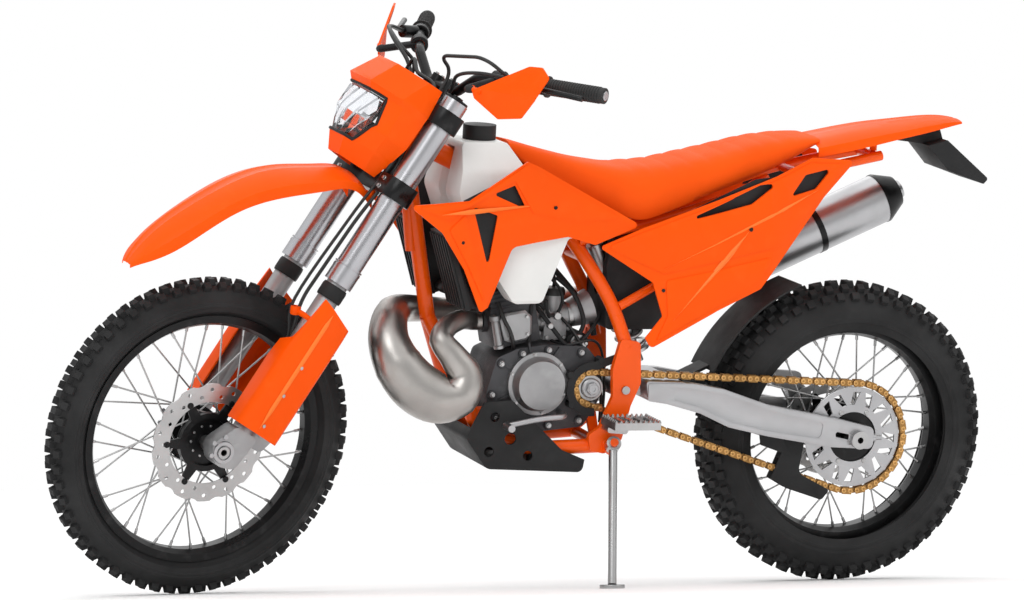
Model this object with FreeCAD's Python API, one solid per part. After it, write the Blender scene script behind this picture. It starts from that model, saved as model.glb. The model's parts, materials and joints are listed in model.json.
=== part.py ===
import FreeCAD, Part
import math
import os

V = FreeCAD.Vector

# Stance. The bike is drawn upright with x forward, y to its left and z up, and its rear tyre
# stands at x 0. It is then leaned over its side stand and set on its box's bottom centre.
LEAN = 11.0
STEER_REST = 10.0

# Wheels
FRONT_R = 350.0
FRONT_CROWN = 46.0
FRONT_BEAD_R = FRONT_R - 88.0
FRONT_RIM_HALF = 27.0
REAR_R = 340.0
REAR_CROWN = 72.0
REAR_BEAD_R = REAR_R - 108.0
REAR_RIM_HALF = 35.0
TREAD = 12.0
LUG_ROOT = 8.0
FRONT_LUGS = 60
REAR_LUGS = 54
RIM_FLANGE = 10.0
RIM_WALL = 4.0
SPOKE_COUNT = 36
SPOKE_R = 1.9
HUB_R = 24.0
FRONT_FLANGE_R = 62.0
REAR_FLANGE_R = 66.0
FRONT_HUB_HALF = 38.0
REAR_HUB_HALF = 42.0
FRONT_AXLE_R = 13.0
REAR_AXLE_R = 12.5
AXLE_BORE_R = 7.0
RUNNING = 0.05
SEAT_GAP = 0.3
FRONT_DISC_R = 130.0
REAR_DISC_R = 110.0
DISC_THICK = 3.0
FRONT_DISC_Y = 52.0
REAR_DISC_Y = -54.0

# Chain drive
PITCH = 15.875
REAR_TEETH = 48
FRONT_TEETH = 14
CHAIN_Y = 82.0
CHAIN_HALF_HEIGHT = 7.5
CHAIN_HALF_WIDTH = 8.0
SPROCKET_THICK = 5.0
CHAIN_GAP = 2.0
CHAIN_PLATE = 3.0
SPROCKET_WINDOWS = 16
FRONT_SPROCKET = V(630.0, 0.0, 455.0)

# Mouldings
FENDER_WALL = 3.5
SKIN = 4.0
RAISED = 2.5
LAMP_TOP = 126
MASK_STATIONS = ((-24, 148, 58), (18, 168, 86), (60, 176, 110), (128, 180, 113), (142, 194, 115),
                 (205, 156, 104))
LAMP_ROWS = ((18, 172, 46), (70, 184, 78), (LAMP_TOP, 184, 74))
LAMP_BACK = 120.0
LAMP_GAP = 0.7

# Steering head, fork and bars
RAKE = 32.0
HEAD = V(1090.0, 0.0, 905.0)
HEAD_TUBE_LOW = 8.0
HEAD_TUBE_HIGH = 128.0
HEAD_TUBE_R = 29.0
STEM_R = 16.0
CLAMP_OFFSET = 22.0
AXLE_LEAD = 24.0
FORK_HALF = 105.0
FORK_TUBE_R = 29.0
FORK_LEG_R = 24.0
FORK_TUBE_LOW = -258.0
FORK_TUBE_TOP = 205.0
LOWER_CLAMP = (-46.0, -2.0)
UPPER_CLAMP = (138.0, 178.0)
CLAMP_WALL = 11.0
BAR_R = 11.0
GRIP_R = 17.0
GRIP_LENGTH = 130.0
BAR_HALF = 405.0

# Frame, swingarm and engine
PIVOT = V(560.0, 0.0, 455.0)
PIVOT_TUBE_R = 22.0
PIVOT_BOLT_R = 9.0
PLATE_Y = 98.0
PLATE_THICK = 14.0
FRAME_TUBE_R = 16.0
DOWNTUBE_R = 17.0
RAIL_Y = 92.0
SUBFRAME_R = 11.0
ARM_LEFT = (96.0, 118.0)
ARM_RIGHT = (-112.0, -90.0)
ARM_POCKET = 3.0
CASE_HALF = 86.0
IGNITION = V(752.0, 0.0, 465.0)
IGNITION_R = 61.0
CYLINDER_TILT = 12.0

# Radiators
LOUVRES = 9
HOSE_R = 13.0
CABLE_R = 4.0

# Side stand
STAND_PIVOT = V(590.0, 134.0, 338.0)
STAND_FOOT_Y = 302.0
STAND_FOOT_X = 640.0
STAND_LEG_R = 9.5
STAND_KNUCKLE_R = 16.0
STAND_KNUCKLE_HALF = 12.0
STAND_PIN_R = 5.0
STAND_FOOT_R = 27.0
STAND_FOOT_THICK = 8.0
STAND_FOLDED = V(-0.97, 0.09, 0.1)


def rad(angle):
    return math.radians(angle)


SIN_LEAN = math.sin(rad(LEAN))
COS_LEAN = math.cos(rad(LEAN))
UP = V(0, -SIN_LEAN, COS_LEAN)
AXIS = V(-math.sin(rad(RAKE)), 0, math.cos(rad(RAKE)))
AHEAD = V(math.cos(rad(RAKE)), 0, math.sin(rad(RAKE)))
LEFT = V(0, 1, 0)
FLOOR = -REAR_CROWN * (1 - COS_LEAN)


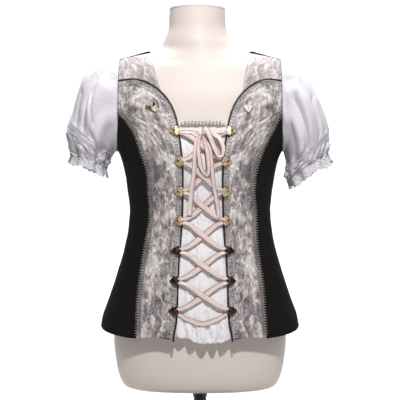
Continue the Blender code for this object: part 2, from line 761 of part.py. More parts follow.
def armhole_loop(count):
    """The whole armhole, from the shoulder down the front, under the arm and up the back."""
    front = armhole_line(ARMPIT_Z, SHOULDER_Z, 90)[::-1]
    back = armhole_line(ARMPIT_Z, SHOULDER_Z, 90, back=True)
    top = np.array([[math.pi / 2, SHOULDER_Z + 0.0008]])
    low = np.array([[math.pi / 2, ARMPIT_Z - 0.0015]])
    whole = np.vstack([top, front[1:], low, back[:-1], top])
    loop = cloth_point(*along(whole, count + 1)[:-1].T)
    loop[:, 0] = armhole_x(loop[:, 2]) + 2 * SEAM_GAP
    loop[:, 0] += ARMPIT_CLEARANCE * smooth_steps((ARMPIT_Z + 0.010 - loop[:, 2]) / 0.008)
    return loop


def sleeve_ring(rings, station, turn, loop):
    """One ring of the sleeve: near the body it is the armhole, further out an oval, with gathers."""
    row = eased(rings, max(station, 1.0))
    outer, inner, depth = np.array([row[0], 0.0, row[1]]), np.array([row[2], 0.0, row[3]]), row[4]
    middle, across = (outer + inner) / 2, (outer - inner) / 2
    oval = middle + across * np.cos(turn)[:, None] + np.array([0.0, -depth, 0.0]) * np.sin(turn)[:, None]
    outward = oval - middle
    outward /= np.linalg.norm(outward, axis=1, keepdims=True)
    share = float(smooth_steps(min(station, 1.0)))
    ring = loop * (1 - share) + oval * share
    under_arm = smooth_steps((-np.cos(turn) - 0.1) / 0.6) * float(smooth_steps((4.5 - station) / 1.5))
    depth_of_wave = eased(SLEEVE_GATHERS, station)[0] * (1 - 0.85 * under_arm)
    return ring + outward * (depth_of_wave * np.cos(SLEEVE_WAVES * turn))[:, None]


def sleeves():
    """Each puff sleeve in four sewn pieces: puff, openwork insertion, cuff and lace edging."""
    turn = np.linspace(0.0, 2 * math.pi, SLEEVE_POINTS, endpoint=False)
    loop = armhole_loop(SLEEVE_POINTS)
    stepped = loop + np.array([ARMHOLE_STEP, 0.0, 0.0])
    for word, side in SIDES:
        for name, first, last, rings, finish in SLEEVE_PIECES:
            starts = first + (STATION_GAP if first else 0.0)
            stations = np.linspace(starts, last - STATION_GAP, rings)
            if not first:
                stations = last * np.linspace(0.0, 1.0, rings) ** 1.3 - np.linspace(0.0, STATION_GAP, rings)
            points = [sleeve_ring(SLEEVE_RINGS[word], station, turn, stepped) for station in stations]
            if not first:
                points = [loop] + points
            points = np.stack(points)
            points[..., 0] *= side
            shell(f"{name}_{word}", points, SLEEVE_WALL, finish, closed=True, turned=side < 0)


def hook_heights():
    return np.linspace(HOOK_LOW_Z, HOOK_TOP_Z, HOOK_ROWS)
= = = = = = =
Output nothing except the lines from the line with "Continue the Blender" through the line with "return loop", copied exactly, end lines included.

Continue the Blender code for this object: part 2, from line 761 of part.py. More parts follow.
def armhole_loop(count):
    """The whole armhole, from the shoulder down the front, under the arm and up the back."""
    front = armhole_line(ARMPIT_Z, SHOULDER_Z, 90)[::-1]
    back = armhole_line(ARMPIT_Z, SHOULDER_Z, 90, back=True)
    top = np.array([[math.pi / 2, SHOULDER_Z + 0.0008]])
    low = np.array([[math.pi / 2, ARMPIT_Z - 0.0015]])
    whole = np.vstack([top, front[1:], low, back[:-1], top])
    loop = cloth_point(*along(whole, count + 1)[:-1].T)
    loop[:, 0] = armhole_x(loop[:, 2]) + 2 * SEAM_GAP
    loop[:, 0] += ARMPIT_CLEARANCE * smooth_steps((ARMPIT_Z + 0.010 - loop[:, 2]) / 0.008)
    return loop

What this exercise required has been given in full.